When I asked how he chose Julia and Lena, Shapovalov revealed his formula: “Lena has a voice. And Julia had a sexual energy. It was impossible not to feel it. She had wild sexual energy.” We looked at each other closely.

“Tatu is the result of historical processes,” Shapovalov informed me.

Julia and Lena are middle class and, shielded from Russia’s poverty and free-fall moral climate, in some ways seem oddly virginal. Contrary to rumors that they share a love nest, the girls live with their parents when they’re not on tour. Lena is studying psychology by correspondence at a Moscow university, because, she wants “something to fall back on.” Both have had musical training, and have sung in another band. Despite their occasional hand-holding and desultory cheek-pecking, they look as if they could have been Young Pioneers.

“We had a good childhood!” they insisted, almost in unison.

“We did everything,” Lena said, speaking in the serious, careful way that educated Russian girls do. “Music. Mountain Sports. Tennis. Swimming. Figure skating. Ballroom dancing.”

My attempts to steer the conversation towards the topic of their unquenchable homosexuality met a kind of bland resistance.

Is it true, Julia, that you were kicked out of the children’s band Neposedy--

Julia (bored): For corrupting the band members.

So it happened?

Julia (bored): Yes. I corrupted…I corrupted Lena.

Lena (with mild enthusiasm): She corrupted me. She corrupted me and now look what’s become of me.

I brought up some rumors in the Russian press about Julia and Lena getting married in an underwater ceremony in Amsterdam.

“They’re giving us an idea,” Julia said.

“It’s good P.R.” I said.

“It’s cheap P.R.” Shapovalov said. “Marriage, lesbianism,” he added, his tone dismissive. “There’s a relationship here, and there are real emotions. I’ve always thought of it as a friendship that grew into love. That happens a lot between girls. Not between boys. It doesn’t mean they’re lesbians.”

A few weeks later, I met the girls in New York, where they were doing publicity.

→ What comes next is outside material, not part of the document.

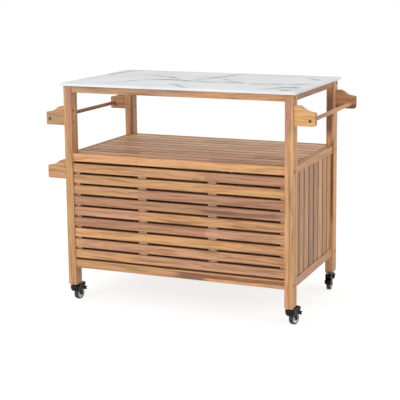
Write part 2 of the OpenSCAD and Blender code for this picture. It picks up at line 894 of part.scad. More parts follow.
// Flat shape round two circles, as the outer tangents join them
module link(a, ra, b, rb) {
    d = norm(b - a);
    lean = acos((ra - rb) / d);
    way = atan2(b[1] - a[1], b[0] - a[0]);
    translate(a)
        circle(ra);
    translate(b)
        circle(rb);
    polygon([
        a + ra * [cos(way + lean), sin(way + lean)],
        b + rb * [cos(way + lean), sin(way + lean)],
        b + rb * [cos(way - lean), sin(way - lean)],
        a + ra * [cos(way - lean), sin(way - lean)]]);
}

// Draws a flat X-Z shape and thickens it across the wheel, centred on the trail plane
module across(width) {
    rotate([90, 0, 0])
        linear_extrude(width, center = true)
            children();
}

// Side view of the hood over the wheel: level under the flange, then rising to a rounded rear end
module hood_outline() {
    front_u = 1;
    front_r = 8;
    level_end = flange_r + 3;
    level_r = 8.2;
    rise_start = flange_r + 4;
    rise_r = 8.4;
    top_gap = 0.3;
    link([front_u, head_z1 - front_r - top_gap], front_r, [level_end, head_z1 - level_r - top_gap], level_r);
    link([rise_start, head_z1 - rise_r - top_gap], rise_r, [hood_u, hood_z], hood_r);
}

// Side view of one cheek: the hood's flank, an arm down to the axle and an ear for the brake's pin
module cheek_outline() {
    arm_top = [trail - 10, head_z0 - 4];
    arm_top_r = 14;
    arm_end_r = axle_d / 2 + 5;
    ear_r = brake_pin_d / 2 + 4.5;
    ear_root = [trail + 2, brake_z - 1];
    ear_root_r = 9;
    hood_outline();
    link(arm_top, arm_top_r, [trail, wheel_r], arm_end_r);
    link([brake_u, brake_z], ear_r, ear_root, ear_root_r);
}

// Front of the fork: a round bowl under the swivel head, cut away behind the stem
module front_shield() {
    reveal = 0.6;
    back_u = 4;
    room = 2 * head_r;
    difference() {
        translate([0, 0, head_z0])
            sphere(r = head_r - reveal);
        translate([-head_r, -head_r, head_z0 + reveal])
            cube(room);
        translate([-head_r, -head_r, head_z0 - shield_drop - room])
            cube(room);
        translate([back_u, -head_r, head_z0 - reveal - room])
            cube(room);
    }
}

// Fork: swivel head, hood and cheeks in one moulding, with the axle and the brake pin in it
module fork(i) {
    lever_room = 5.5;
    rivet_room = shield_drop + cut_over;
    color(black)
        at_caster(i) {
            difference() {
                union() {
                    fork_head();
                    front_shield();
                    across(2 * cheek_out)
                        hood_outline();
                    for (s = [-1, 1])
                        translate([0, s * (cheek_in + cheek_t / 2), 0])
                            across(cheek_t)
                                cheek_outline();
                }
                translate([trail, -cheek_in, wheel_r])
                    rod_y(wheel_r + hood_gap, 2 * cheek_in);
                translate([brake_u - lever_room, -cheek_in, wheel_r])
                    cube([hood_u, 2 * cheek_in, brake_rise + lever_room]);
                translate([0, 0, head_z0 - rivet_room])
                    cylinder(r = stem_d / 2 + rivet_over + pass_gap, h = rivet_room);
                translate([0, 0, head_z0 - cut_over])
                    cylinder(r = stem_d / 2 + turn_gap, h = caster_h - head_z0 + cut_over);
                translate([trail, -cheek_out - cut_over, wheel_r])
                    rod_y(axle_d / 2 + turn_gap, 2 * (cheek_out + cut_over));
                translate([brake_u, -cheek_out - cut_over, brake_z])
                    rod_y(brake_pin_d / 2 + turn_gap, 2 * (cheek_out + cut_over));
            }
            headed_pin(trail, wheel_r, axle_d / 2);
            headed_pin(brake_u, brake_z, brake_pin_d / 2);
        }
}

module fork_head() {
    skirt_h = 5;
    shoulder = head_z1 - head_z0 - skirt_h;
    translate([0, 0, head_z0])
        rotate_extrude() {
            square([head_r, skirt_h]);
            square([head_r - shoulder, head_z1 - head_z0]);
            translate([head_r - shoulder, skirt_h])
                intersection() {
                    circle(shoulder);
                    square(shoulder);
                }
        }
}

module headed_pin(u, z, r) {
    half_len = cheek_out + turn_gap;
    head_t = 1.5;
    translate([u, -half_len, z])
        rod_y(r, 2 * half_len);
    for (s = [-1, 1])
        mirror_y(s)
            translate([u, half_len, z])
                rod_y(r + head_t, head_t);
}

// Wheel: hub with a boss and a rim, and a tread with rounded shoulders
module wheel(i) {
    at_caster(i)
        translate([trail, 0, wheel_r])
            rotate([90, 0, 0]) {
                wheel_hub();
                wheel_tread();
            }
}

module wheel_hub() {
    rim_r = wheel_r - tread_t;
    rim_t = 3;
    rim_inset = 1;
    web_half = 3.5;
    boss_t = 4;
    color("#d8dce0")
        rotate_extrude()
            difference() {
                union() {
                    translate([0, -hub_half])
                        square([axle_d / 2 + boss_t, 2 * hub_half]);
                    translate([0, -web_half])
                        square([rim_r, 2 * web_half]);
                    translate([rim_r - rim_t, rim_inset - wheel_w / 2])
                        square([rim_t, wheel_w - 2 * rim_inset]);
                }
                translate([0, -hub_half - cut_over])
                    square([axle_d / 2 + turn_gap, 2 * (hub_half + cut_over)]);
            }
}

module wheel_tread() {
    round_r = 4;
    color("#4a4c50")
        rotate_extrude()
            translate([wheel_r - tread_t, -wheel_w / 2])
                intersection() {
                    translate([turn_gap, 0])
                        square([tread_t, wheel_w]);
                    union() {
                        square([tread_t - round_r, wheel_w]);
                        translate([0, round_r])
                            square([tread_t, wheel_w - 2 * round_r]);
                        for (y = [round_r, wheel_w - round_r])
                            translate([tread_t - round_r, y])
                                circle(round_r);
                    }
                }
}

// Brake lever: hub on its pin, a shoe that comes down to the tread, and a forked pedal
module brake(i) {
    hub_r = 3;
    root_r = 1.8;
    fork_r = 2.2;
    shoe_root_r = 2.6;
    shoe_r = 1.1;
    tip_r = pedal_t / 2;
    shoe_end = [5, -4.6];
    fork_point = [13, -4];
    lower_tip = [pedal_reach - 5, -17];
    upper_tip = [pedal_reach, -7.5];
    side_gap = 0.7;
    lever_half = cheek_in - side_gap;
    color(black)
        at_caster(i)
            translate([brake_u, 0, brake_z])
                difference() {
                    union() {
                        across(2 * lever_half) {
                            link([0, 0], shoe_root_r, shoe_end, shoe_r);
                            link([0, 0], hub_r, fork_point, root_r);
                        }
                        across(pedal_w) {
                            link(fork_point, fork_r, upper_tip, tip_r);
                            link(fork_point, fork_r, lower_tip, tip_r);
                        }
                    }
                    translate([0, -lever_half - cut_over, 0])
                        rod_y(brake_pin_d / 2 + turn_gap, 2 * (lever_half + cut_over));
                }
}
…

I played Tatu’s new English language record for some friends at a dinner party in Fort Greene, Brooklyn. “They sound like chipmunks,” one said. Well, yes. Perhaps the girls may not be pop geniuses, like Outkast, or verbal stylists, like Eminem, but, despite the techno-enhanced quality of their music, they are able to communicate the loneliness and insecurity of youth.

Julia and Lena looked tired and unhappy, even in the opulence of an expensive midtown restaurant. Julia was skeptical of the image strategy that their new handlers at Interscope had in mind for them. “The Americans want us to sound smart. We’re two little girls and we have to remain little girls, not be grown women,” she told me.

“My pussy hurts,” Lena said, perhaps summing up their travails abroad.